Bangladesh v India, 2nd ODI, Mirpur May 12, 2007

Bangladesh still novices at chasing

The woes of Bangladesh batting veer from the promising Aftab Ahmed bent on giving his wicket away to Javed Omar and Habibul Bashar whose over-cautious approach often puts the brakes on the run chase



The promising Aftab Ahmed often leaves one disappointed and justifiably wanting more © AFP

Aftab Ahmed frustrates Bangladeshi people and it is understandable why. Too often he looks promising - when he does, he makes many good bowlers look ordinary. But too often the promise ends too soon. It is like a one-sided love affair for the crowds and Aftab hurts them like an unfulfilled promise. Today he did it again, and summed up the woes of Bangladesh batting, which veers from one extreme to the other.

After Tamim Iqbal's dismissal early in the innings it looked like Bangladesh would easily cave in. But Aftab, promoted to No. 3, set about to dismiss the notion by treating the Indian bowlers with disrespect, straight-driving, charging and back-scooping Zaheer Khan. He flicked Munaf Patel for a six and then cover-drove him for a four. He brought the crowd joy and for a while they forgot the terrible heat. And then, not surprisingly, he gifted his wicket away.

Dav Whatmore, pretty much resigned to Aftab's tendencies, probably spoke for the entire nation today. "More or less he [Aftab] scored his average, didn't he?" he asked. "Whenever he gets to 25-30, I start to get a little bit worried. Today was a glaring example. There was at least a fifty for the taking for him. Probably a lot more." Aftab's average hovers in the high 20s yet the crowd love him because he entertains them and they get frustrated because he does that for too brief a while.

Javed Omar, on the other hand, scored 11 off 33 while Habibul Bashar took 88 deliveries to score 43. One chase pretty much reflects the team's batting worries. There are three men driving in the fourth gear on a busy highway, waiting for accidents. Two others neither go higher than the second gear nor do they venture out on highways. The first type make good starts, but don't convert them into big ones. The second type rob the momentum too often. Neither are ideal and Saqibul Hasan is the only middle ground. The problem gets accentuated when Bangladesh are chasing. "We haven't been successful chasing big totals in the past," Whatmore said, "250 is the highest we have chased successfully. Perhaps, there's truth to that." Numbers, for once, do not lie in this case.

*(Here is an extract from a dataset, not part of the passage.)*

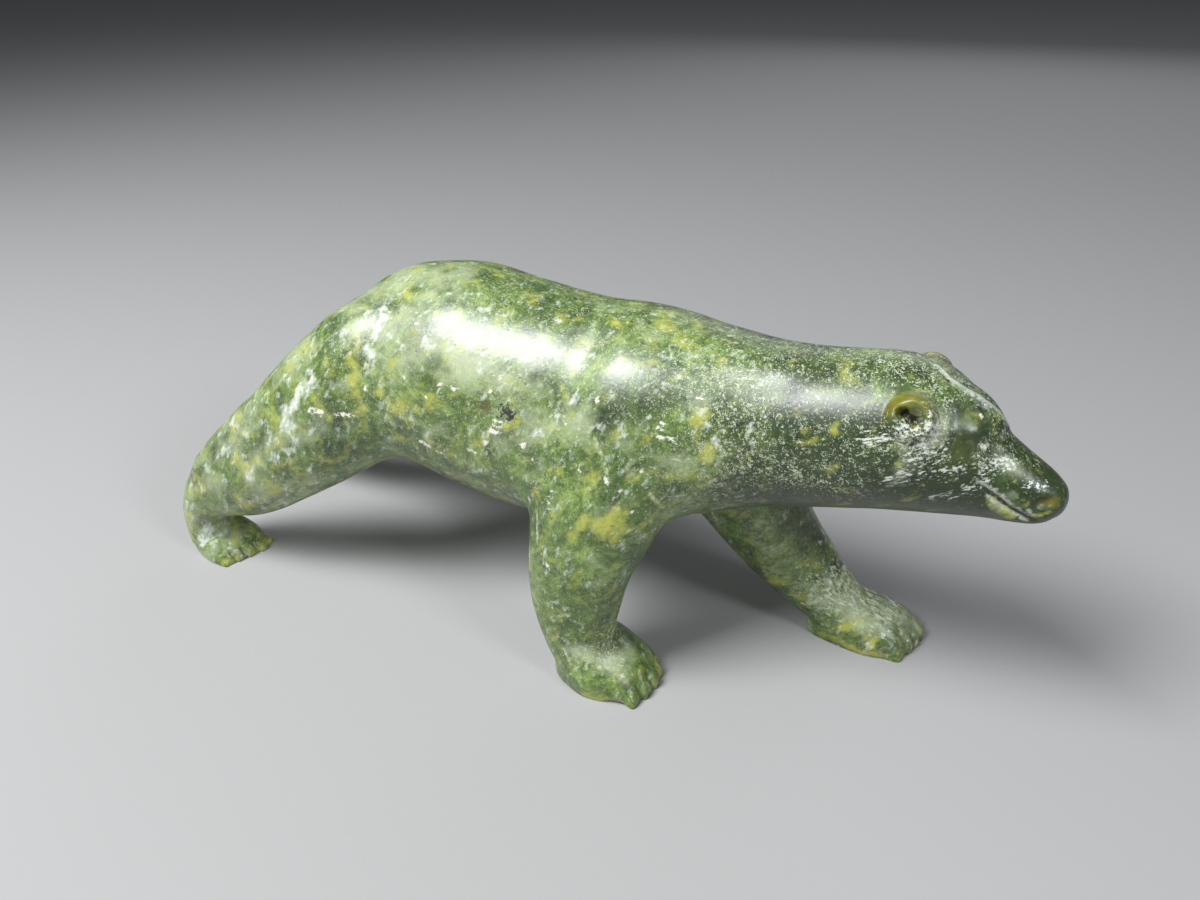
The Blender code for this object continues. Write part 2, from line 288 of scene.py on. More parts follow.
def fillCreases(mesh, passes):
    # Each pass moves a point out along its normal, by half of how far its neighbours' mean lies outside
    share = 0.5
    ends, point = edgesOf(mesh), pointsOf(mesh)
    for _ in range(passes):
        normal = normalsOf(mesh)
        rise = ((neighbourMean(point, ends) - point) * normal).sum(1)
        point = point + share * np.maximum(rise, 0)[:, None] * normal
        putPoints(mesh, point)


def smoothSkin(mesh, passes):
    # Evens the surface without shrinking it: a step towards the neighbours' mean, then a longer one back
    thereAndBack = (0.5, -0.53)
    ends, point = edgesOf(mesh), pointsOf(mesh)
    for _ in range(passes):
        for step in thereAndBack:
            point = point + step * (neighbourMean(point, ends) - point)
    putPoints(mesh, point)


def cloud(point, size, seed):
    # Smooth noise from -1 to 1: random numbers on a lattice of that spacing, eased between the corners
    cells = 64  # along each side of the lattice, after which it repeats
    lattice = np.random.default_rng(seed).uniform(-1, 1, (cells, cells, cells))
    cell = np.floor(point / size).astype(int)
    part = point / size - cell
    part = part * part * (3 - 2 * part)
    total = np.zeros(len(point))
    for corner in np.ndindex(2, 2, 2):
        at = (cell + corner) % cells
        weight = np.where(corner, part, 1 - part).prod(1)
        total += weight * lattice[at[:, 0], at[:, 1], at[:, 2]]
    return total


def awayFrom(point, path):
    # Distance from each point to a broken line, or to a single spot
    line = np.atleast_2d(np.array(path, float))
    if len(line) == 1:
        return np.linalg.norm(point - line[0], axis=1)
    away = np.full(len(point), np.inf)
    for a, b in zip(line, line[1:]):
        t = np.clip((point - a) @ (b - a) / ((b - a) @ (b - a)), 0, 1)[:, None]
        away = np.minimum(away, np.linalg.norm(point - a - t * (b - a), axis=1))
    return away


def easeUp(value, low, high):
    # 0 below low and 1 above high, with 3t^2 - 2t^3 between
    t = np.clip((value - low) / (high - low), 0, 1)
    return t * t * (3 - 2 * t)


def bowl(point, centre, radii, depth, tilt, side, flare=0.8):
    # Presses an oval bowl into the side of the head: floor = (depth + flare) * r^2 - depth, taken as the
    # soft minimum -worn * log(exp(-skin / worn) + exp(-floor / worn)), which rounds its edge
    worn = 0.3
    beneath = 3  # further down than this below the floor, the stone is left alone
    axes = outwardAxes(tilt, side)
    middle = np.array(centre) * (1, side, 1)
    local = (point - middle) @ axes.T
    skin = local[:, 2]
    floor = (depth + flare) * ((local[:, 0] / radii[0]) ** 2 + (local[:, 1] / radii[1]) ** 2) - depth
    local[:, 2] = np.where(skin > -depth - beneath, -worn * np.logaddexp(-skin / worn, -floor / worn), skin)
    return local @ axes + middle


def earRim(point, side, ear):
    # Raises a horseshoe round the cup, open below: height * (1 - ((r - 1) * reach)^2), r the oval radius
    near = 5  # only the skin within this of the cup's centre plane
    axes = outwardAxes(ear["tilt"], side)
    middle = np.array(ear["centre"]) * (1, side, 1)
    local = (point - middle) @ axes.T
    r = np.hypot(local[:, 0] / ear["rimRadii"][0], local[:, 1] / ear["rimRadii"][1])
    roll = np.clip(1 - ((r - 1) * ear["rimReach"]) ** 2, 0, 1) * (np.abs(local[:, 2]) < near)
    local[:, 2] += ear["rimHeight"] * roll * easeUp(local[:, 1], *ear["rimOpens"])
    return local @ axes + middle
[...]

The inexperience when Bangladesh chase is too obvious. Omar's batting strategy of stonewalling the bowlers in the initial overs doesn't really work with a high target to be chased. So far he hasn't shown he knows any other way of batting. His lack of alertness in running between the wickets cost Bangladesh a good start today, when he was caught ball-watching, and they lost Tamim's wicket. "It was silly. It was just a gift," said Whatmore, "One fellow hits it pretty hard, there's good fielding, and the non-striker is just watching the ball. Bad cricket all around."



Javed Omar's ball-watching today meant that Bangladesh lost the explosive Tamim Iqbal very early in their 284-run chase © AFP
Yet it's not that they have never worried international bowlers. When Aftab was going at it today in what turned out to be a comprehensive defeat, when Tamim was giving Zaheer some stick in the first game, and when Mohammad Ashraful clobbered South Africa in the World Cup match, the bowlers did not have a clue. Fielders ran here and there and captains had conferences. "We have the ability to scare some people as we showed today," said Whatmore, "But we continue to present some easy gifts to people. When we don't we are capable of causing major upsets, which we need to do more often."

That they are playing against sides that are much more experienced cannot be ignored. As Whatmore said, "This is not an excuse, just a fact." Bashar has played 112 matches, Ashraful 102, Aftab 67 and Omar has been around for 12 years. They are in the big league now and here chasing well is a part of being successful. Wins based on batting well first and then choking out the opposition are no longer good enough.